Par cette décision, la mairie de Rennes suggère que la laïcité relèverait d’un effroyable sectarisme qui empêcherait certains de vivre pleinement leur foi. L’idée est défendable mais elle est un peu courte. La laïcité joue un rôle de soldat face à l’obscurantisme.  Elle sert à faire avancer l’égalité entre les sexes. Il n’y a pas de féminisme sans laïcité. Raison pour laquelle, dans les lieux publics, c’est-à-dire ceux de la République, ceux dont nos impôts justifient qu’ils existent et soient encadrés par des règles, dans ces lieux conçus pour tous, la loi des citoyens l’emporte toujours sur celle de Dieu. Le port du burkini remet en cause la judicieuse impossibilité de se vêtir comme on le souhaite dans l’espace public. Tout n’est effectivement pas autorisé. Il est par exemple interdit de porter un uniforme nazi dans la rue où de faire du naturisme sur les pelouses de nos villes. En outre, l’acceptation du burkini accentuent la pression faite aux jeunes filles des « quartiers ». S’y ajoute un appel à toutes les fondamentalistes du plongeon en Lycra intégral, qui désormais savent où venir.

Rennes : ville des femmes libres et révolutionnaires

Le burkini n’est pas une tenue comme les autres. Il renvoie aux idéologies totalitaires qui nient la femme et projette l’image d’un islam politique. Son acceptation illustre la méconnaissance du Coran dans lequel aucun texte ne précise quoi que ce soit à propos de ce fichu vêtement. Tout cela n’a aucun sens si ce n’est celui de l’incompétence et de la soumission. D’autant moins de sens que nous sommes en Bretagne, pays où la femme bénéficie depuis des siècles d’une autorité matriarcale en l’absence des hommes partis naviguer. Et puis Rennes… Diable ! Rennes, ville des femmes libres et révolutionnaires. Un circuit touristique leur est même consacré. La balade commence rue des Dames, au cœur du centre historique. On y découvre Marion du Faouët, née en 1717, chef de bande sur les chemins de Bretagne, elle détrousse les nobles, les marchands et les colporteurs ; redoutée autant que courtisée, la brigande sera finalement arrêtée en 1747, puis bannie de la ville avant d’être une nouvelle fois appréhendée pour finir pendue en place publique à Quimper. Ça a une autre allure que le burkini ! Autre exemple. Françoise Elie fut l’une des plus célèbres boites à lettres bretonne de la Résistance durant la dernière Guerre. Elle prit tous les risques à cacher fusils et armes dans son épicerie de la place du Calvaire. Dénoncée. Arrêtée. Torturée. Déportée à Ravensbrück. Françoise Elie survivra et reviendra à Rennes pour y rester jusqu’à sa mort en 1968. Bon sang ! Quid des caprices du burkini face à ça ?

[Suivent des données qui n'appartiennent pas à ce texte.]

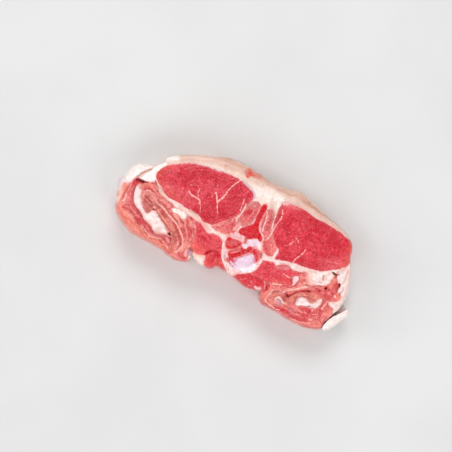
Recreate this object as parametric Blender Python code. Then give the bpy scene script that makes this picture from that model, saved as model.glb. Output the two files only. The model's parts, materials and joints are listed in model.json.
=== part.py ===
"""A raw double loin chop of lamb, sawn square across the loin and lying flat on one cut face.

The saw passes through both loins at once, so the slice holds one lumbar vertebra with its spine, a large
loin eye on each side of it, the small muscles beside the spine, the two tenderloins under the fat seams and
the two thin flanks, which are rolled in under the loins. A fat cover runs along the back edge.

Every piece runs through the whole thickness of the slice, so each one is drawn as an outline in the plane
of the cut and carried down to the other cut face. Outlines are closed curves through a few named points, in
millimetres: X runs across the two loins from the left flank to the right one, Y runs from the belly side to
the back, and the point (0, 0) is on the midline at the root of the vertebra's spine. A piece nearer the top
of PIECES keeps its whole outline, and a piece further down gives way to it.
"""

import math

import bpy
import bmesh

MM = 0.001

# The chop as a whole
THICK = 26.0  # cut face to cut face
GAP = 0.30  # skin of connective tissue left between two neighbouring pieces
GROOVE = 0.35  # how far each piece's rim falls back at the upper cut face
GROOVE_DEPTH = 0.45
WELD = 0.02  # points nearer than this are one point
STEP = 3.2  # longest stretch of an outline that stays straight
LEAN_OUT = 1.02  # the wall's widest level lies this much outside what shows at the upper face
CENTRE = (-16.0, 0.0)  # the wall leans outward from here
MIDLINE = (6.16, -1.95)  # where the midline point stands in the finished part's frame

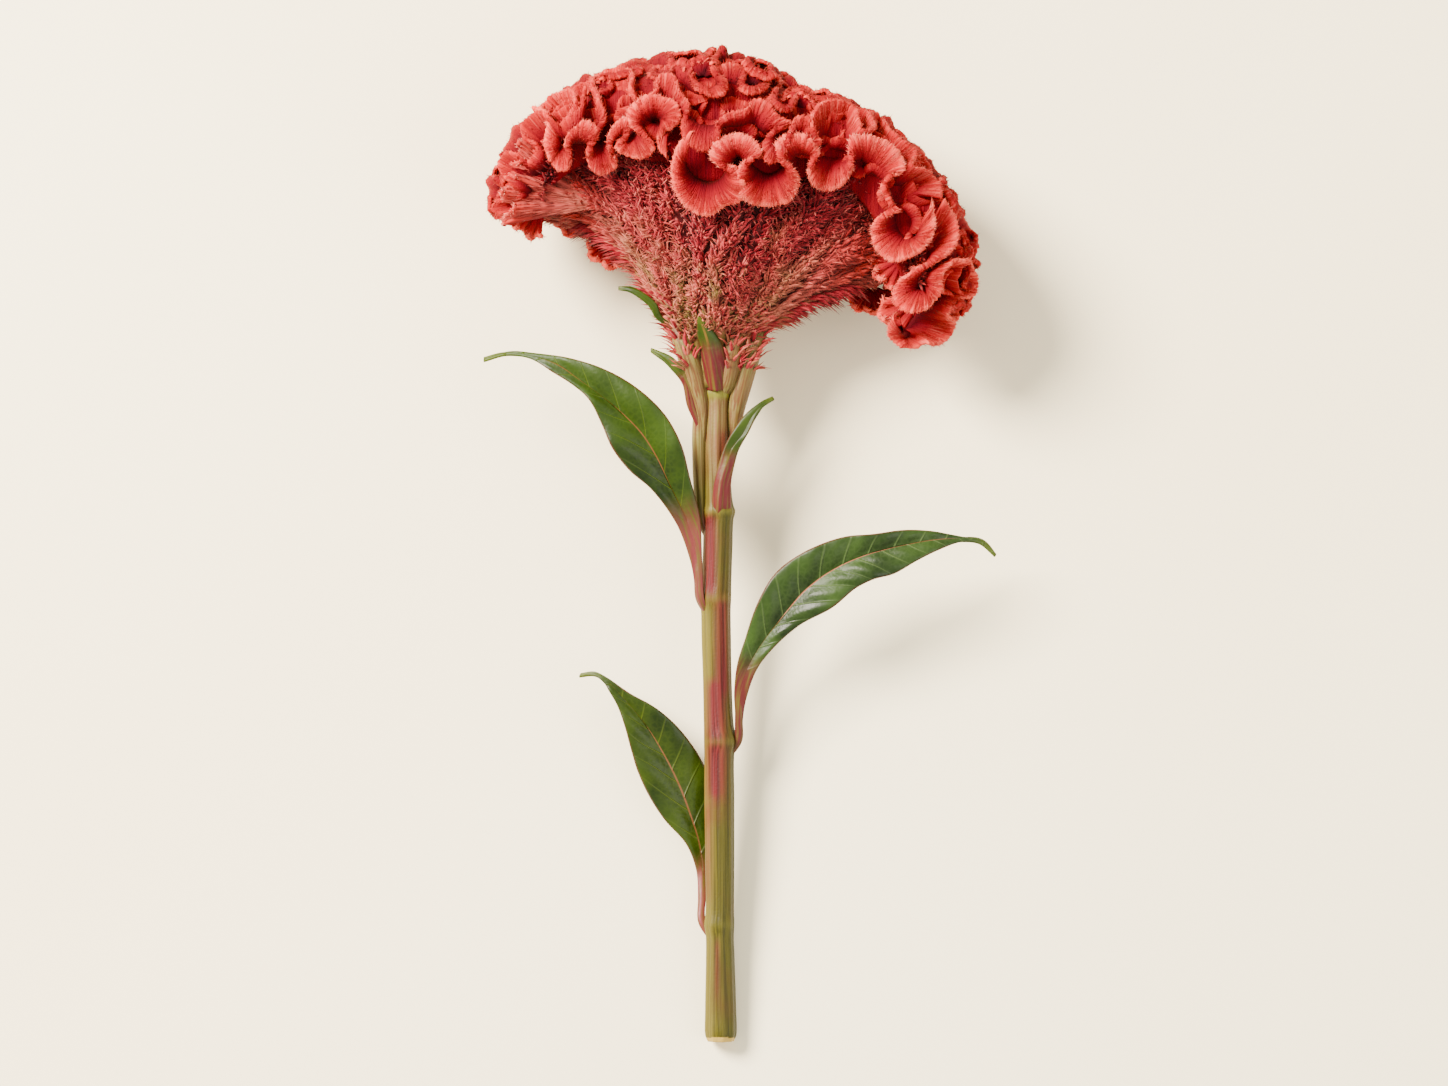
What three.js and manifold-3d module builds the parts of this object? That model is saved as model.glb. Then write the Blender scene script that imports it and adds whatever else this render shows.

Un choix qui donne raison aux Jacobins

Souvenons-nous de Jérôme Savary lorsqu’il coiffait une femme africaine de dentelle bigoudène. Son propos n’était pas de faire dire « Je suis pour » ou « Je suis contre », seulement d’interpeler chacun sur sa propre identité. Exactement l’inverse du clivage généré par le burkini où personne ne prend objectivement position, le credo l’emporte sur le cogito, chacun s’arcboutant sans chercher à débattre. À commencer par la mairie de Rennes qui n’apporte que des arguments verbeux, pas même politique, des arguments de peu. Pour preuve, l’ultime saillie d’Yvon Léziart : «Il n’y a pas si longtemps, seuls étaient autorisés les maillots de bain pour les hommes et maillots une pièce pour les femmes. Mais la société et les modes ont évolué. (…) C’est pour cette raison qu’en juin, le conseil municipal a voté le nouveau règlement intérieur des piscines rennaises autorisant notamment le port des shorts pour les hommes.» Faire un parallèle entre le port du short et celui d’un burkini relève de l’inculture, de l’inconscience ou de la bêtise. Voir des trois. A l’heure où certaines régions réclament davantage d’autonomie, le choix de la mairie de Rennes donne raison aux jacobins, partisans d’une intransigeance centralisée afin d’encadrer certains abus clientélistes locaux.

Ne nous leurrons pas. Cette affaire atteste que le combat du voile est perdu. On observe déjà des petites filles le porter. La République semble avoir définitivement renoncé. Pire. Elle est devenue complice. Mais diable ! Aussi longtemps que le voile sera obligatoire dans certains pays, aussi longtemps qu’ailleurs les femmes se battront pour ne pas le porter, il faudra lutter bec et ongles contre le burkini chez nous. Question de morale républicaine. Et de paix sociale.